SEC Rule 144: Current Public Information and Reporting Requirements
The current public information requirement is measured at the time of each sale of securities. That is, the Issuer, whether reporting or non-reporting, must satisfy the current public information requirements as set forth in Rule 144(c) at the time that each resale of securities is made in reliance on Rule 144. Most attorney opinion letters and Forms 144 cover a three month period and many Sellers sell securities over that three month period. However, the Seller (or person selling on behalf of Seller such as the broker dealer) is required to make a determination that current public information is available at the time of each sale.
Accordingly, if a reporting issuer does not file a required Q or K during this period, or 15c2-11 information lapses for a non-reporting issuer, sales must cease until the current public information requirement is again satisfied. Moreover, Sellers are taking a risk by selling during the 5-day or 15-day period following the filing of a Form 12b-25 because if the late report is not filed, such sales would not have been made in compliance with Rule 144. On the contrary, if the report is filed, the sales made after the filing of the 12b-25, still satisfy the current public information requirements.
For non-reporting issuers, the current public information requirement requires that information set forth in Rule 15c2-11 be publicly available and current. It is irrelevant that broker dealers may publish quotes on the securities or that the securities are piggy-back qualified. Although pinksheets.com is not affiliated with the Securities and Exchange Commission (“SEC”) and the SEC has not commented on the Pink Sheets self-imposed reporting requirements and tiers of reporting information, in light of the fact that the Pink Sheets models its voluntary reporting requirements after Rule 15c2-11, attorneys and sellers of securities, should feel confident relying on the existence of current information on pinksheets.com to satisfy the current public information requirement of Rule 144.
In lieu of relying upon information posted on PinkSheets.com, a Seller desiring to rely on Rule 144 for the sale of securities of a non-reporting issuer, would need to ensure themselves that such 15c2-11 information was available and current by other means. These other means could include if such information was posted on the Issuers website, or such information was in the possession of the broker-dealer facilitating the sale.

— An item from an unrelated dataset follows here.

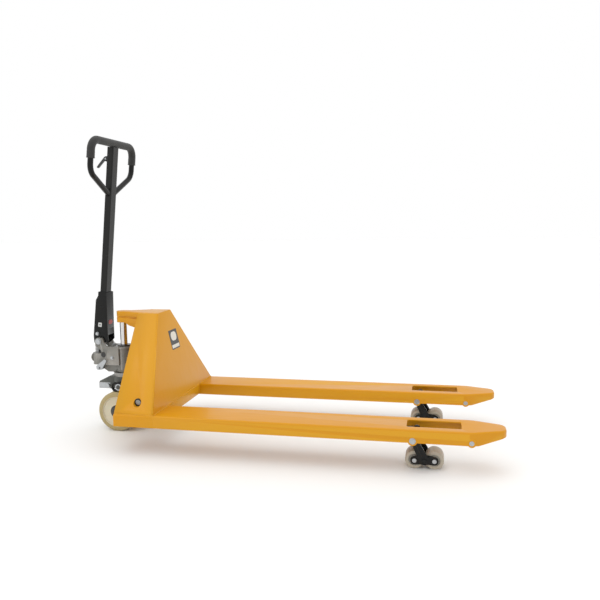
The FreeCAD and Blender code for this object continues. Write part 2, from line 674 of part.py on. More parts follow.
def handle_bracket():
    """Folded channel, open behind, that holds the tube and straddles the plunger."""
    body = new_body("handle_bracket", **HANDLE)
    cheek = [
        ("-26", "-14", "8"), ("14", "-16", "10"), ("40", "6", "10"), ("34", "60"),
        ("20", "225"), ("-20", "225"), ("-20", "206", "10"), ("-30", "186", "10"), ("-32", "20", "10"),
    ]
    for low, high in (("TubeHalfY + 0.2", "CheekOut"), ("-CheekOut", "-TubeHalfY - 0.2")):
        pad(body, "side", [cheek], low, high)
    pad(body, "side", [[
        ("37", "32"), ("34", "60"), ("20", "225"), ("15.2", "225"), ("29", "60"), ("32", "32"),
    ]],
        "-TubeHalfY - 0.3", "TubeHalfY + 0.3")
    pocket(body, "side", [("0", "0", "ShaftR + Fit")], "-CheekOut - 1", "CheekOut + 1")


def handle_tube():
    """Rectangular tube from the bracket up to the loop's top bar."""
    body = new_body("handle_tube", **HANDLE)
    corner = "5"
    outer = [
        ("-TubeHalfX", "-TubeHalfY", corner), ("TubeHalfX", "-TubeHalfY", corner),
        ("TubeHalfX", "TubeHalfY", corner), ("-TubeHalfX", "TubeHalfY", corner),
    ]
    bore = [
        ("-TubeHalfX + 3", "-TubeHalfY + 3", "2"), ("TubeHalfX - 3", "-TubeHalfY + 3", "2"),
        ("TubeHalfX - 3", "TubeHalfY - 3", "2"), ("-TubeHalfX + 3", "TubeHalfY - 3", "2"),
    ]
    pad(body, "top", [outer, bore], "44", "LoopTop - GripR - 0.2")


def bent_bar(name, corners, radius, bore):
    """Round bar along a path in the plane of the loop, with tangent bends; a bore leaves a sleeve."""
    spots = [Vector(0, value(item[0]), value(item[1])) for item in corners]
    edges = []
    start = spots[0]
    for i in range(1, len(spots) - 1):
        turn = corner_arc(spots[i - 1], spots[i], spots[i + 1], value(corners[i][2]))
        edges.append(Part.LineSegment(start, turn[0]).toShape())
        edges.append(Part.Arc(*turn).toShape())
        start = turn[2]
    edges.append(Part.LineSegment(start, spots[-1]).toShape())
    path = Part.Wire(edges)
    bars = []
    for size in (radius, bore):
        section = Part.Wire(Part.makeCircle(value(size), spots[0], spots[1] - spots[0]))
        bars.append(path.makePipeShell([section], True, False))
    item = doc.addObject("Part::Feature", name)
    item.Shape = bars[0].cut(bars[1])
    return new_part(name, item, **HANDLE)


def hand_loop():
    """Bent tube of the hand loop, its struts let in to the handle tube, and the soft sleeve on it."""
    bent_bar("handle_loop", [
        ("-TubeHalfY", "LoopJoin"), ("-LoopHalf", "LoopBend", "55"), ("-LoopHalf", "LoopTop", "46"),
        ("LoopHalf", "LoopTop", "46"), ("LoopHalf", "LoopBend", "55"), ("TubeHalfY", "LoopJoin"),
    ], "LoopR", "LoopR - 2.5")
    bent_bar("grip", [
        ("-LoopHalf", "GripLow"), ("-LoopHalf", "LoopTop", "46"), ("LoopHalf", "LoopTop", "46"),
        ("LoopHalf", "GripLow"),
    ], "GripR", "LoopR")


def press_roller():
    """Hardened roller between the bracket's cheeks that pushes the plunger down, and the bolts."""
    roller = doc.addObject("PartDesign::Body", "press_ring")
    pad(roller, "side", [("PressX", "PressZ", "PressR"), ("PressX", "PressZ", "5")], "-18", "18")
    group("press_roller", [roller], **HANDLE)
    shaft = cross_rod("press_shaft", "PressX", "PressZ", "5", "-TubeHalfY - 0.2", "TubeHalfY + 0.2")
    heads = [cross_rod("bolt_head", "-11", "33", "8", low, high)
             for low, high in (("CheekOut", "CheekOut + 5"), ("-CheekOut - 5", "-CheekOut"))]
    group("handle_fasteners", [shaft] + heads, **HANDLE)


def control_lever():
    """Finger lever for lift, drive and lower, on a pin through the tube below the top bar."""
    body = new_body("control_lever", **HANDLE)
    pad(body, "side", [[
        ("-TubeHalfX - 22", "LeverZ + 9", "8"), ("-TubeHalfX - 3", "LeverZ + 9", "8"),
        ("-TubeHalfX - 3", "LeverZ - 9", "8"), ("-TubeHalfX - 22", "LeverZ - 9"),
        ("-TubeHalfX - 50", "LeverZ - 44", "4"), ("-TubeHalfX - 58", "LeverZ - 40", "4"),
    ]], "-5", "5")
    pocket(body, "side", [("-TubeHalfX - 12", "LeverZ", "3 + Fit")], "-6", "6")
    clevis = new_body("lever_clevis", **HANDLE)
    for low, high in (("6", "10"), ("-10", "-6")):
        pad(clevis, "side", [[
            ("-TubeHalfX", "LeverZ - 14"), ("-TubeHalfX", "LeverZ + 14"),
            ("-TubeHalfX - 20", "LeverZ + 9", "6"), ("-TubeHalfX - 20", "LeverZ - 9", "6"),
        ]], low, high)
    pad(clevis, "side", [("-TubeHalfX - 12", "LeverZ", "3")], "-10", "10")


# --- lifting linkage: rocker, push rods, load roller frames and bogies -------------------------

def rocker():
    """Torsion shaft with two arms up to the base's trunnions and a drive arm over each fork."""
    shaft = cross_rod("torsion_rod", "TorsionX", "TorsionZ", "TorsionR", "-299", "299")
    group("torsion_shaft", [shaft])
    for end, sign in SIDES.items():
        arm = new_body(f"rocker_arm_{end}")
        low, high = ("ArmIn", "ArmOut") if sign > 0 else ("-ArmOut", "-ArmIn")
        pad(arm, "side", [[
            ("-34", "TrunnionZ - 21", "17"), ("-12", "TrunnionZ - 21"), ("44", "TrunnionZ + 4", "20"),
            ("TorsionX - 34", "TorsionZ - 2", "20"), ("TorsionX - 4", "TorsionZ - 27", "12"),
            ("TorsionX + 27", "TorsionZ - 27", "26"), ("TorsionX + 27", "TorsionZ + 27", "26"),
            ("TorsionX - 20", "TorsionZ + 27", "20"), ("100", "TrunnionZ + 32", "60"),
            ("20", "TrunnionZ + 24", "30"),
            ("-34", "TrunnionZ + 18", "16"),
        ]], low, high)
        pocket(arm, "side", [[
            ("-29", "TrunnionZ - 12.1", "12"), ("11", "TrunnionZ - 12.1", "12"),
            ("11", "TrunnionZ + 12.1", "12"), ("-29", "TrunnionZ + 12.1", "12"),
        ]], f"{low} - 1", f"{high} + 1")
        pocket(arm, "side", [("TorsionX", "TorsionZ", "TorsionR")], f"{low} - 1", f"{high} + 1")
        drive = new_body(f"drive_arm_{end}")
        low, high = ("DriveIn", "DriveOut") if sign > 0 else ("-DriveOut", "-DriveIn")
        pin_low, pin_high = ("254", "DriveIn + 0.5") if sign > 0 else ("-DriveIn - 0.5", "-254")
        pad(drive, "side", [[
            ("TorsionX - 25", "TorsionZ + 25", "24"), ("TorsionX - 25", "TorsionZ - 20", "20"),
            ("DrivePinX - 15", "DrivePinZ - 14", "13"), ("DrivePinX + 14", "DrivePinZ - 14", "13"),
            ("TorsionX + 25", "TorsionZ - 20", "20"), ("TorsionX + 25", "TorsionZ + 25", "24"),
        ]], low, high)
        pad(drive, "side", [("DrivePinX", "DrivePinZ", "8")], pin_low, pin_high)
        pocket(drive, "side", [("TorsionX", "TorsionZ", "TorsionR")], f"{low} - 1", f"{high} + 1")


def push_rod(end, sign):
    """Flat bar under the fork with an eye at each end."""
    body = new_body(f"push_rod_{end}", y=f"{sign} * ForkCentre")
    pad(body, "side", [[
        ("DrivePinX", "DrivePinZ - 8"), ("PushPinX", "PushPinZ - 8"),
        ("PushPinX", "PushPinZ + 8"), ("DrivePinX", "DrivePinZ + 8"),
    ]], "-6", "6")
    pad(body, "side", [("DrivePinX", "DrivePinZ", "16")], "-6", "6")
    pad(body, "side", [("PushPinX", "PushPinZ", "14")], "-6", "6")
    pocket(body, "side", [("DrivePinX", "DrivePinZ", "10.6"), ("PushPinX", "PushPinZ", "11.2")], "-7", "7")


def roller_frame(end, sign):
    """Forked arm on the pivot pin: two cheeks down to the bogie and a lug for the push rod."""
    body = new_body(f"roller_frame_{end}", y=f"{sign} * ForkCentre")
    for low, high in (("8", "60"), ("-60", "-8")):
        pad(body, "side", [("RollerPivotX", "RollerPivotZ", "13")], low, high)
    cheek = [
        ("RollerPivotX - 15", "RollerPivotZ + 6", "9"), ("RollerPivotX + 6", "RollerPivotZ + 16", "12"),
        ("BogieX + 18", "BogieZ + 10", "12"), ("BogieX + 9", "BogieZ - 16", "12"),
        ("BogieX - 16", "BogieZ - 8", "12"),
    ]
    lug = [
        ("RollerPivotX - 15", "RollerPivotZ - 14", "12"), ("RollerPivotX - 15", "RollerPivotZ + 14", "12"),
        ("PushPinX - 4", "PushPinZ + 12", "9"), ("PushPinX + 11", "PushPinZ + 4", "9"),
        ("RollerPivotX + 17", "RollerPivotZ - 14", "12"),
    ]
    for low, high in (("CheekIn", "CheekIn + 6"), ("-CheekIn - 6", "-CheekIn")):
        pad(body, "side", [cheek], low, high)
    for low, high in (("8", "14"), ("-14", "-8")):
        pad(body, "side", [lug], low, high)
    pad(body, "side", [("PushPinX", "PushPinZ", "6.5")], "-14", "14")
    pocket(body, "side", [("RollerPivotX", "RollerPivotZ", "PivotPinR + Fit")], "-61", "61")
    pocket(body, "side", [("BogieX", "BogieZ", "BogiePinR + Fit")], "-61", "61")


def bogie(end, sign):
    """Two rocking plates that carry a pair of load rollers, and the rollers' axles."""
    centre = f"{sign} * ForkCentre"
    plates = []
    stubs = {1: ("CheekIn - 4", "CheekIn + 6"), -1: ("-CheekIn - 6", "4 - CheekIn")}
    for hand, low, high in ((1, "CheekIn - 9", "CheekIn - 3"), (-1, "3 - CheekIn", "9 - CheekIn")):
        plate = doc.addObject("PartDesign::Body", f"bogie_plate_{end}")
        pad(plate, "side", [[
            ("BogieX - RollerStep - 15", "BogieZ - 15", "14"),
            ("BogieX + RollerStep + 15", "BogieZ - 15", "14"),
            ("BogieX + RollerStep + 15", "BogieZ + 13", "13"), ("BogieX", "BogieZ + 24", "16"),
            ("BogieX - RollerStep - 15", "BogieZ + 13", "13"),
        ]], low, high)
        pad(plate, "side", [("BogieX", "BogieZ", "BogiePinR")], *stubs[hand])
        pocket(plate, "side", [
            ("BogieX - RollerStep", "BogieZ", "RollerAxleR"),
            ("BogieX + RollerStep", "BogieZ", "RollerAxleR"),
        ], f"{low} - 1", f"{high} + 1")
        plates.append(plate)
    group(f"bogie_{end}", plates, y=centre)
    axles = []
    for step in (-1, 1):
        x = f"BogieX + {step} * RollerStep"
        axles.append(cross_rod(f"axle_{end}", x, "BogieZ", "RollerAxleR", "1 - CheekIn", "CheekIn - 1"))
    group(f"bogie_axles_{end}", axles, y=centre)
    for number, step in (("1", -1), ("2", 1)):
        x = f"BogieX + {step} * RollerStep"
        roller = new_body(f"load_roller_{end}{number}", x=x, y=centre, z="BogieZ")
        inner = "RollerAxleR + Fit"
        revolve(roller, "front", [
            ("-RollerHalf", inner), ("RollerHalf", inner), ("RollerHalf", "16"), ("RollerHalf - 2", "17"),
            ("RollerHalf - 2", "20"), ("RollerHalf", "21"), ("RollerHalf", "RollerR - 3"),
            ("RollerHalf - 3", "RollerR"),
            ("-RollerHalf + 3", "RollerR"), ("-RollerHalf", "RollerR - 3"), ("-RollerHalf", "21"),
            ("-RollerHalf + 2", "20"), ("-RollerHalf + 2", "17"), ("-RollerHalf", "16"),
        ], "Y_Axis")


def build():
    for end, sign in SIDES.items():
        for make in (fork_blade, fork_heel, tip_skid, side_plate, fork_pins, entry_roller,
                     push_rod, roller_frame, bogie):
            make(end, sign)
        steering_wheel(end, sign)
    for make in (load_panel, cross_apron, top_bracket, ram, torsion_bushes, base_casting, nose_bar,
                 thrust_bearing, pump_body, ram_seal, wheel_axle, valves, pivot_shaft, plunger,
                 release_lever, handle_bracket, handle_tube, hand_loop, press_roller, control_lever, rocker):
        make()


def write():
    doc.recompute()
    for item in doc.Objects:
        if "Invalid" in item.State or "Error" in item.State:
            raise RuntimeError(f"{item.Label} failed to recompute")
    os.makedirs("parts", exist_ok=True)
    for item in nodes:
        if item.Shape.isNull() or not item.Shape.isValid():
            raise RuntimeError(f"{item.Label} has no valid shape")
        item.Shape.exportStep(f"parts/{item.Label}.step")
        print(item.Label, len(item.Shape.Solids), round(item.Shape.Volume))


build()
write()
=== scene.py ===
import json
import math

import bmesh
import bpy
from mathutils import Matrix, Vector


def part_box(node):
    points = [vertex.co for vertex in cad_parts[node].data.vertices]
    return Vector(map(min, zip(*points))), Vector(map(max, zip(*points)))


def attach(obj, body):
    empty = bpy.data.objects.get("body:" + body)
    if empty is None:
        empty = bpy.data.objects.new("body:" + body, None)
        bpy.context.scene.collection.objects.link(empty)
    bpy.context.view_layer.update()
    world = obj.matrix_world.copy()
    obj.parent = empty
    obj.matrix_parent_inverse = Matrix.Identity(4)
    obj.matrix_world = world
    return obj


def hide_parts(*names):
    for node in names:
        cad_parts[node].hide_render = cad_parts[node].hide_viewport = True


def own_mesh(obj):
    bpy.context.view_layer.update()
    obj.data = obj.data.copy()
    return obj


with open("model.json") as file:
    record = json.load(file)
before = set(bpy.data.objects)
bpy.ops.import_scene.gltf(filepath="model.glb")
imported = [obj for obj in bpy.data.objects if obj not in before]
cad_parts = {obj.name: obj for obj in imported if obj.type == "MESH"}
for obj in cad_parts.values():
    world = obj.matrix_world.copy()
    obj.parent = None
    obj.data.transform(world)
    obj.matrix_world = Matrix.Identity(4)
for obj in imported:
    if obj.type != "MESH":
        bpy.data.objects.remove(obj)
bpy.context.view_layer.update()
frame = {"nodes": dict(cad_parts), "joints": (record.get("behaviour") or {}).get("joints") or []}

# Welded fork frame. Folded and cut steel sheet, welded, then sprayed with a thick glossy enamel.
# The enamel has a fine orange-peel skin, goes paler and duller where pallets rub, and holds a
# little dirt in streaky patches. The cut edges are slightly rounded under the paint.
MM = 0.001
PAINT_YELLOW = "CE8C05"
PAINT_RUBBED = "D39818"
PAINT_GRIME = "9A6808"
SHEET_EDGE = 1.2 * MM


def linear(code):
    """An sRGB hex colour as the linear values a shader reads."""
    parts = [int(code[i:i + 2], 16) / 255 for i in (0, 2, 4)]
    return [c / 12.92 if c <= 0.04045 else ((c + 0.055) / 1.055) ** 2.4 for c in parts] + [1.0]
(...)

The holding period is determined as of the date of the proposed sale, provided however, that Rule 144 makes numerous specific provisions for the calculation of the holding period and enumerates specific instances when a holding period may be tacked onto the holding period of previously issued securities. In determining the holding period where the securities were paid with a promissory note, installment contract or other obligation to pay in the future, the holding period does not begin until payment has been made in full unless the promissory note or installment contract provides for full recourse against the purchaser of the securities, is secured by fair value collateral other than the securities purchased, and has been paid in full prior to the proposed Rule 144 sale date.
Securities acquired from the issuer as a dividend or pursuant to a stock split, reverse split or recapitalization shall be deemed to have acquired at the same time as the securities on which the dividend is paid or the securities surrendered in the recapitalization. If securities were acquired by the Issuer solely in exchange for other securities of the same issuer, such as in a 3(a)(9) transaction, the newly acquired securities are deemed to be acquired at the same time as the securities surrendered in the exchange or conversion.